No longer can we fall into this way of living. No longer can we continue killing our chances of two parent households. No longer can we teach these to our youth. So how do we avoid this? Here are my suggestions:

1.       Calm Down. Number of sex partners will never be included in the measure of a great man. They don’t put that in your obituary. No one cares at the end of the day, so no need to risk your health to prove a point. Ladies, it’s the opposite with you. People do care about your numbers, so be selective.

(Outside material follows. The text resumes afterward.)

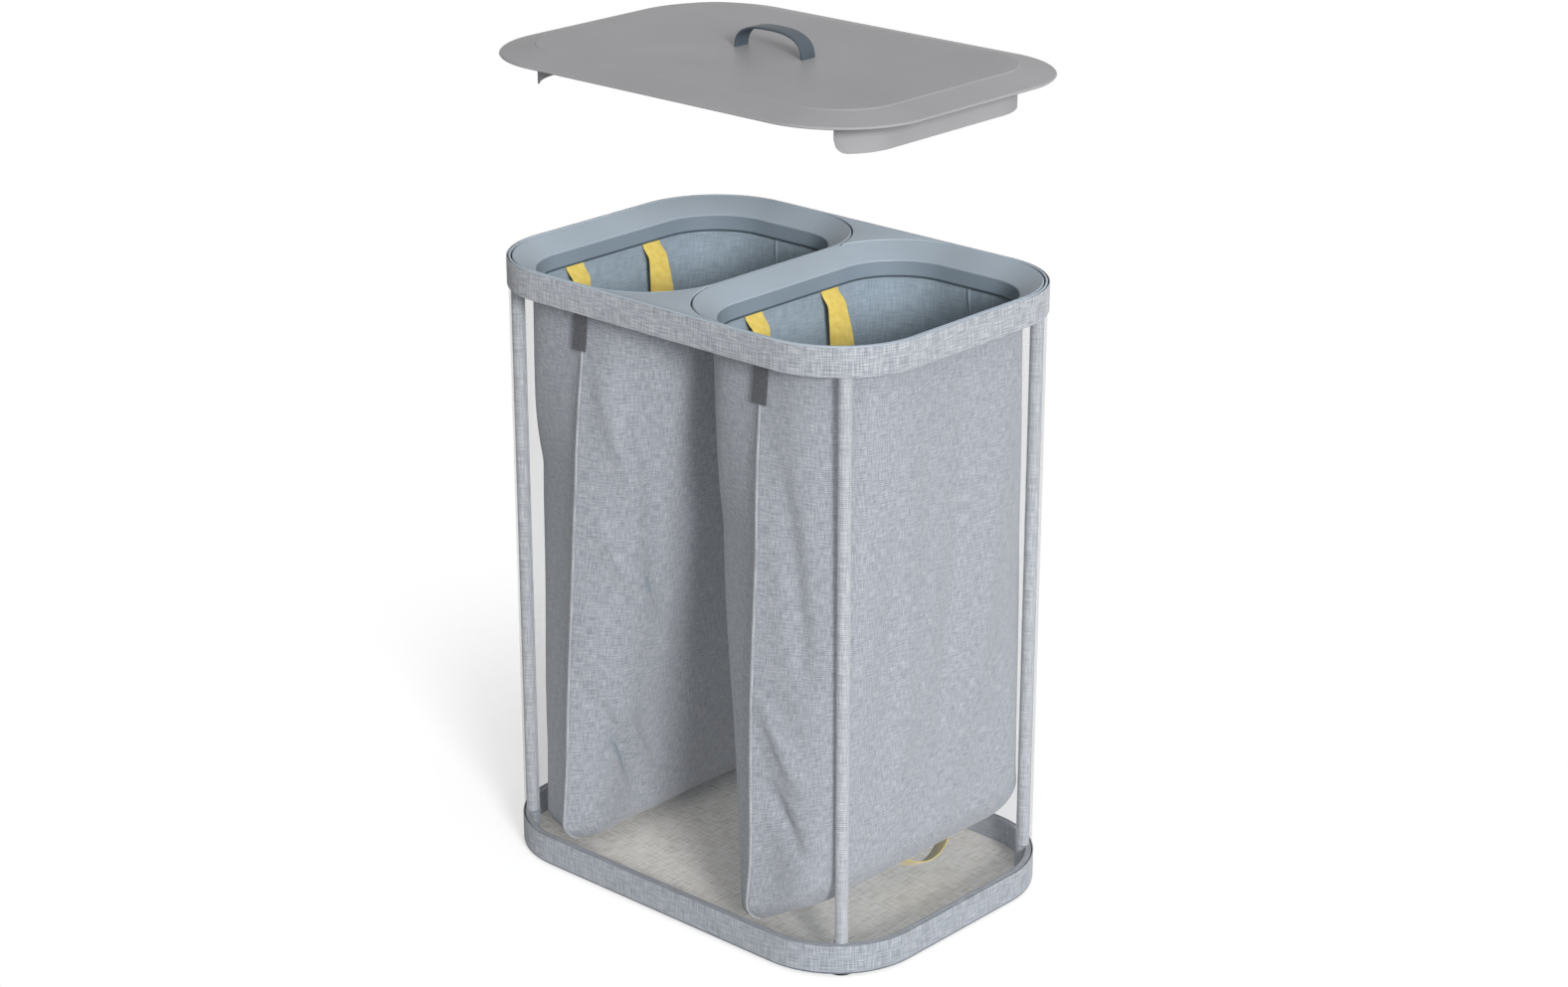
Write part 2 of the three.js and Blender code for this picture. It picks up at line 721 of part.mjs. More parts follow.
// A plate that holds the turned-in end of the handle against the lid's underside
function handleKeeper(side) {
  const panelUnder = lidEdge + lidRise + lidStep - lidThickness;
  const top = panelUnder - 2 * fitGap - lidHandleThickness;
  const outer = side * (lidHandleSpan / 2 + keeperMargin);
  const inner = side * (lidHandleSpan / 2 - lidHandleTab - keeperMargin);
  const halfY = lidHandleWidth / 2 + keeperMargin;
  return cornerBox(
    [Math.min(outer, inner), -halfY, top - keeperThickness],
    [Math.max(outer, inner), halfY, top],
  );
}

function addLid(group) {
  const lid = new THREE.Group();
  lid.position.z = lidSeatHeight + lidHover;
  addMesh(lid, 'lid_shell', lidShell(), lidPlastic());
  addMesh(lid, 'lid_skirt_right', lidSkirt(), lidPlastic());
  addMesh(lid, 'lid_skirt_left', lidSkirt().rotateZ(Math.PI), lidPlastic());
  addMesh(lid, 'lid_handle', lidHandle(), finish('#4d5862', 0.6));
  addMesh(lid, 'handle_keeper_left', handleKeeper(-1), lidPlastic());
  addMesh(lid, 'handle_keeper_right', handleKeeper(1), lidPlastic());
  group.add(lid);
}

// The hamper

const hamper = new THREE.Group();
addBase(hamper);
addPosts(hamper);
addMesh(hamper, 'mesh_wall', meshWall(), meshCloth());
addTop(hamper);
addBag(hamper, {
  name: 'left_bag',
  side: -1,
  narrowing: leftBagNarrowing,
  corner: leftBagCorner,
  drift: leftBagDrift,
  bottom: leftBagBottom,
  slant: leftBagSlantShare,
  grabFromSide: leftGrabFromSide,
  tagAside: leftTagAside,
});
addBag(hamper, {
  name: 'right_bag',
  side: 1,
  narrowing: rightBagNarrowing,
  corner: rightBagCorner,
  drift: rightBagDrift,
  bottom: rightBagBottom,
  slant: rightBagSlantShare,
  grabFromSide: rightGrabFromSide,
  tagAside: 0,
});
addLid(hamper);

export default hamper;
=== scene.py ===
import bpy
import numpy as np
from mathutils import Matrix


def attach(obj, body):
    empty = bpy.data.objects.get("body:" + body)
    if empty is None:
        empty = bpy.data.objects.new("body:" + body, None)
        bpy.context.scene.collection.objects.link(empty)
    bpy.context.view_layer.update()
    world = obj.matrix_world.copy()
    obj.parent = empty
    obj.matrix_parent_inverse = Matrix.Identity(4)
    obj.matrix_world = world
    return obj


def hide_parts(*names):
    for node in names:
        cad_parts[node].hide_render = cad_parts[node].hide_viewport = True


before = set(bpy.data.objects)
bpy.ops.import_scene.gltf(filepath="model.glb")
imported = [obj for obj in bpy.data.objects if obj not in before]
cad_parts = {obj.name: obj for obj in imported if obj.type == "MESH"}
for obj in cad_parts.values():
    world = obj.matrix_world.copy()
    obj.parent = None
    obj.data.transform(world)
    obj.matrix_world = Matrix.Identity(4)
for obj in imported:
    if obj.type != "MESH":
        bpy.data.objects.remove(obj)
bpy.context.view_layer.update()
print("frame loaded")

# Every size below is in millimetres, and becomes metres where a mesh is made
metres = 0.001
quarterTurn = np.pi / 2

hamper = {
    "halfX": 270.0, "halfY": 190.0, "radius": 103.0,  # outline seen from above
    "lidHeight": 907.0,  # lower edge of the lid where it is held
}
creaseAngle = np.radians(50)  # edges that turn more than this are shaded sharp
legShare = 0.45  # a rounded corner takes up no more than this of either leg


# Meshes

# sRGB hex to linear colour: low values are divided by 12.92, the others raised to the power 2.4
def linear(hexText):
    share = np.array([int(hexText[i:i + 2], 16) for i in (1, 3, 5)]) / 255
    share = np.where(share <= 0.04045, share / 12.92, ((share + 0.055) / 1.055) ** 2.4)
    return (*share.tolist(), 1.0)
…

2.       Have an Actual Conversation With Your Potential “Drawers”. Talk to them. Find out their goals, their aspirations, what they’re allergic to. My philosophy on sex partners: No one I would be embarrassed to call my girl or have a baby with.

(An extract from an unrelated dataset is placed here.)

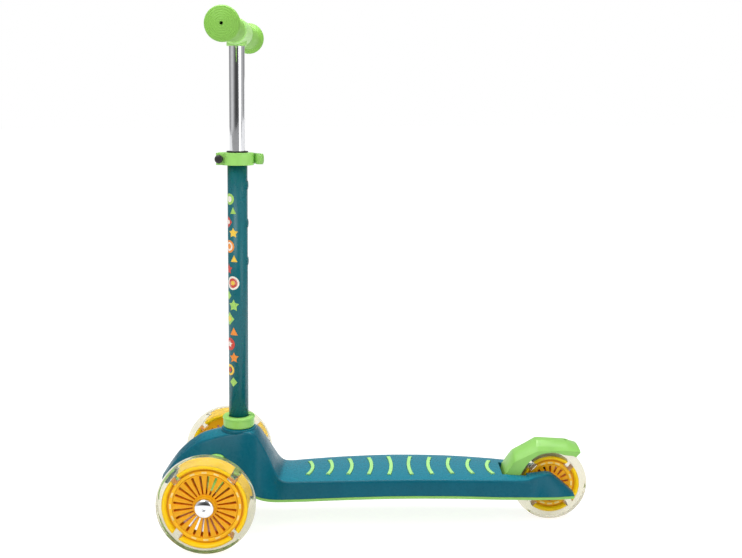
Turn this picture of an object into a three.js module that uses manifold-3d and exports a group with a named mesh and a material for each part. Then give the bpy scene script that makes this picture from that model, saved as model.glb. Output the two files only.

3.       Always Protect Yourself. Know your status. Know your partner’s status. READ THE CONDOM DIRECTIONS. When you finish, do the “water test” (fill your condom with water and squeeze it at the shaft portion to check for leaks)

4.       If You Get Pregnant, It’s Not the End. Breathe; this is the moment when being calm is most important. Sit down, express your feelings to your partner and LISTEN to your partner.  Develop your goals and objectives for the baby, reach out to SENSIBLE PARENTS, and write out a plan.

5.       Don’t Diss the Other Parent. If you do separate, spare your child the “No Good Baby Daddy” talk. You are developing a hatred for your ex in your baby that has nothing to do with them. The baby doesn’t have to have a bad relationship with their father/mother because you do. Trust me; down the line they and your child’s potential suitor will hate you for it.

6.       Teach Love. Allow your child to love and find love. It is crucial to give them an opportunity by giving them love and not speaking negatively about relationships, no matter your feelings.

      With the moves (and these grooves) you can avoid being considered a Baby Momma/Daddy. It’s time to overcome this difficult period of love and relationships and return to the glory of special unions and strong families. I’m out. Peace, Passion, and Prosciutto.